Heiner Koch und Irmingard Lochner machen sich Gedanken über Psychotherapie
Jeden Monat schreiben Projektträger zu einem bestimmten Stichwort. Im Oktober machen sich Heiner Koch und Irmingard Lochner vom Albert-Schweitzer-Familienwerk Bayern e.V. Gedanken über Psychotherapie.
Keine Angst vor Psychotherapie
Viele Kinder, die in unseren Kinderhäusern wohnen, bekommen dort auch Psychotherapie. Sie haben in ihrem kurzen Leben schon viele schwierige Erfahrungen machen müssen, zum Beispiel Vernachlässigung, Gewalt und Missbrauch an Körper und Seele. Sie haben schwere Verluste zu verkraften und konnten sich auf Grund dieser schwierigen Startbedingungen nicht altersgerecht entwickeln. Viele zeigen dementsprechende schwierige Verhaltensweisen und haben allgemein Probleme mit sich und ihrer Umwelt.
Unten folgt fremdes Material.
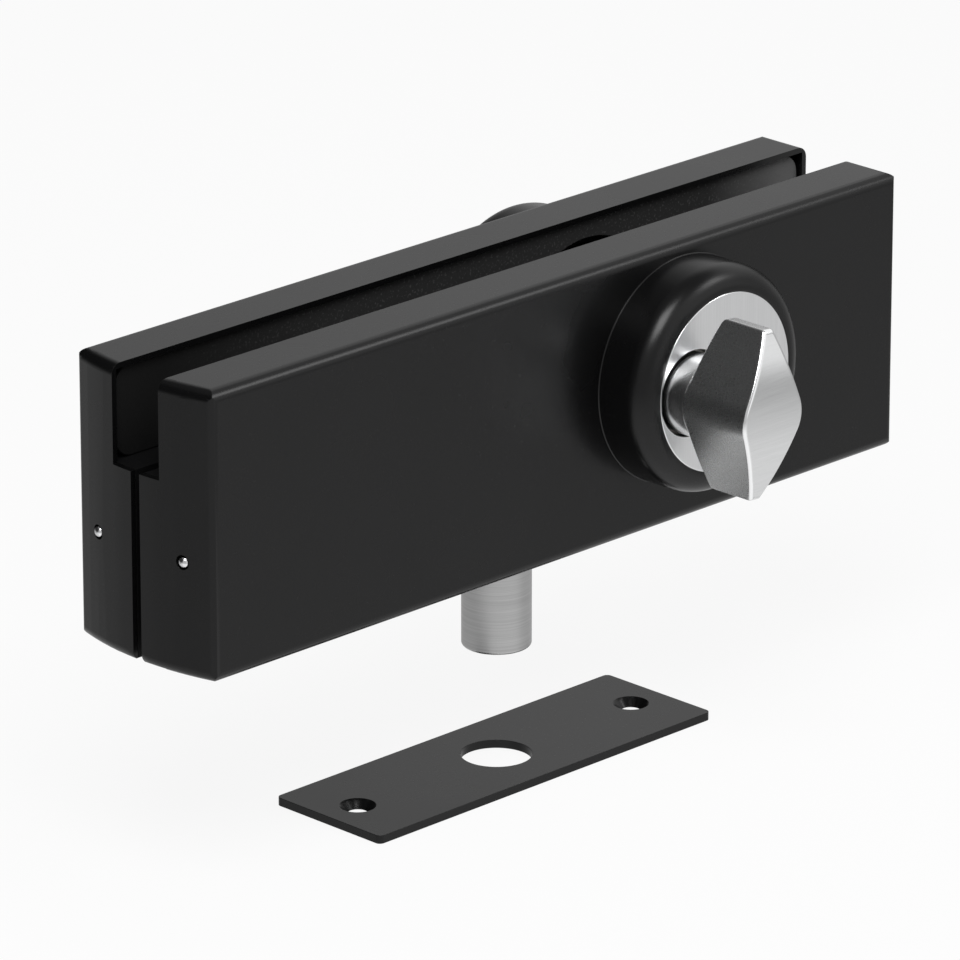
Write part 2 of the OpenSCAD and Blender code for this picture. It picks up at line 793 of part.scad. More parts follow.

Verschiedene Therapien sind daher nötig, um den Kindern die Chance zu geben, diese Probleme aufzuarbeiten, in einer geschützten Atmosphäre die schwierigen Erfahrungen zu verarbeiten und neue, konstruktive Verhaltensweisen zu lernen.
Dass in diesen Fällen Therapie nötig und nützlich ist, leuchtet den meisten Menschen ein. Aber dass in unserer Gesellschaft, von der jede und jeder ein Teil ist, rund ein Viertel der Erwachsenen von einer psychischen Störung betroffen sind (also fast 18 Millionen Menschen) und nur weniger als 20 Prozent von ihnen professionelle Hilfe suchen, ist wenig bekannt. Es dauert oft sehr lange, bis sich Betroffene in Behandlung begeben, denn für viele Menschen hört sich der Begriff Psychotherapie nach Stigma an, und auch nach etwas, was man selbst keinesfalls braucht und auch nicht brauchen möchte. Gerade auch Personen, die in helfenden und sozialen Berufen tätig sind, unterliegen oft starken emotionalen Belastungen. Sie sorgen für andere Menschen und übernehmen dabei viel Verantwortung. So geraten sie leichter in Gefahr, sich selbst zu vernachlässigen und zu erschöpfen. Dann ist es nötig aufzutanken, sich selbst einmal unterstützen oder therapeutisch begleiten zu lassen.
Viele Menschen haben eine große Scheu davor, sich auf die Spurensuche nach den Ursachen ihrer Probleme zu machen. Sie haben Angst vor dem, was auf sie zukommt, und sie haben Zweifel, ob eine Therapie wirklich nützlich ist. Dabei ist Psychotherapie nur ein Lernprozess und zielt darauf ab, das Verhalten, die Einstellungen und das Erleben einer Person durch Erfahrungen und Erkenntnisse zu verändern. Viele Studien zeigen: Zwei von drei Patienten profitieren deutlich von einer Psychotherapie, im Durchschnitt also um die 70 Prozent. Die Befragung von Patienten, die in den vergangenen fünf bis 20 Jahren (im Schnitt vor acht Jahren) auf Grund einer psychischen Störung wie Depression, Angst- oder Essstörung behandelt worden sind, ergab, dass 38 Prozent die Therapie als sehr wirksam und 29 Prozent deutlich wirksam bezeichneten. Die Studie ergab eine Effektstärke von im Schnitt 0,88 (je nach Störung bei 0,35 bis 1,37). Psychotherapie wirkt auch besser als ein Placebo. Zum Vergleich: Die Effektstärke einer Bypass-Operation liegt bei 0,8, einer medikamentösen Therapie bei Arthritis bei 0,61 und von Aspirin zur Herzinfarktprävention bei lediglich 0,07.
Psychotherapie zeigt Wirkung und sie ist eine gute Möglichkeit, um innerlich zu wachsen, resilienter zu werden und ein zufriedeneres Leben führen zu können. Das gilt nicht nur für unsere Kinder und Mitarbeitenden, sondern für jeden Menschen.
Zum Schluss wollen wir Ihnen noch etwas Persönliches von uns mitgeben: Scheuen Sie sich nicht, nach passender Hilfe für sich zu suchen, wenn Sie Entlastung brauchen oder mehr Lebensfreude erleben wollen. Sie sind der wichtigste Mensch in Ihrem Leben!